## Start

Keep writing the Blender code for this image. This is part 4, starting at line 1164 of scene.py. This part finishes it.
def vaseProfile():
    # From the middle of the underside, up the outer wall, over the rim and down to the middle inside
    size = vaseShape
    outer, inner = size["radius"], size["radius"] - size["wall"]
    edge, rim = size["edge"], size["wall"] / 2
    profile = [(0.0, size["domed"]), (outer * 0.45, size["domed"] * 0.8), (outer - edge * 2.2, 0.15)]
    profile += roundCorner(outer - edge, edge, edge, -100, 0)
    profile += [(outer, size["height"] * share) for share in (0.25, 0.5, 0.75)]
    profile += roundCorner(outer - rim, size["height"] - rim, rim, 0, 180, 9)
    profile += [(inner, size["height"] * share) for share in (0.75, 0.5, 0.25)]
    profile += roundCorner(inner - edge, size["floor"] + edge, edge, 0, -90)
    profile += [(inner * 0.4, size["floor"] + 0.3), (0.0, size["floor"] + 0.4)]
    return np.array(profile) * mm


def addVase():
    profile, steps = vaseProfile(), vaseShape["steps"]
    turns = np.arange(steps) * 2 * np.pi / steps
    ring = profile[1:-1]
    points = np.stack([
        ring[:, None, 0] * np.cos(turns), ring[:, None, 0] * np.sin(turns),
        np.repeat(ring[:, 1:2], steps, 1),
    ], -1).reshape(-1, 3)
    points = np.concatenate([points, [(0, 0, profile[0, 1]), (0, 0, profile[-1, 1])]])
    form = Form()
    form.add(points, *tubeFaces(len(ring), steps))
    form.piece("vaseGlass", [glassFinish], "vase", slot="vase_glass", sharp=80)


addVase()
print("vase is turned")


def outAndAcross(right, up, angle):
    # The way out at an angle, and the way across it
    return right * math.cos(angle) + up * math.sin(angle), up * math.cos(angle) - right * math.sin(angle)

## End

* Problem details: Write the material out again in its entirety, exactly as shown.

* Response to this exercise:
Keep writing the Blender code for this image. This is part 4, starting at line 1164 of scene.py. This part finishes it.
def vaseProfile():
    # From the middle of the underside, up the outer wall, over the rim and down to the middle inside
    size = vaseShape
    outer, inner = size["radius"], size["radius"] - size["wall"]
    edge, rim = size["edge"], size["wall"] / 2
    profile = [(0.0, size["domed"]), (outer * 0.45, size["domed"] * 0.8), (outer - edge * 2.2, 0.15)]
    profile += roundCorner(outer - edge, edge, edge, -100, 0)
    profile += [(outer, size["height"] * share) for share in (0.25, 0.5, 0.75)]
    profile += roundCorner(outer - rim, size["height"] - rim, rim, 0, 180, 9)
    profile += [(inner, size["height"] * share) for share in (0.75, 0.5, 0.25)]
    profile += roundCorner(inner - edge, size["floor"] + edge, edge, 0, -90)
    profile += [(inner * 0.4, size["floor"] + 0.3), (0.0, size["floor"] + 0.4)]
    return np.array(profile) * mm


def addVase():
    profile, steps = vaseProfile(), vaseShape["steps"]
    turns = np.arange(steps) * 2 * np.pi / steps
    ring = profile[1:-1]
    points = np.stack([
        ring[:, None, 0] * np.cos(turns), ring[:, None, 0] * np.sin(turns),
        np.repeat(ring[:, 1:2], steps, 1),
    ], -1).reshape(-1, 3)
    points = np.concatenate([points, [(0, 0, profile[0, 1]), (0, 0, profile[-1, 1])]])
    form = Form()
    form.add(points, *tubeFaces(len(ring), steps))
    form.piece("vaseGlass", [glassFinish], "vase", slot="vase_glass", sharp=80)


addVase()
print("vase is turned")


def outAndAcross(right, up, angle):
    # The way out at an angle, and the way across it
    return right * math.cos(angle) + up * math.sin(angle), up * math.cos(angle) - right * math.sin(angle)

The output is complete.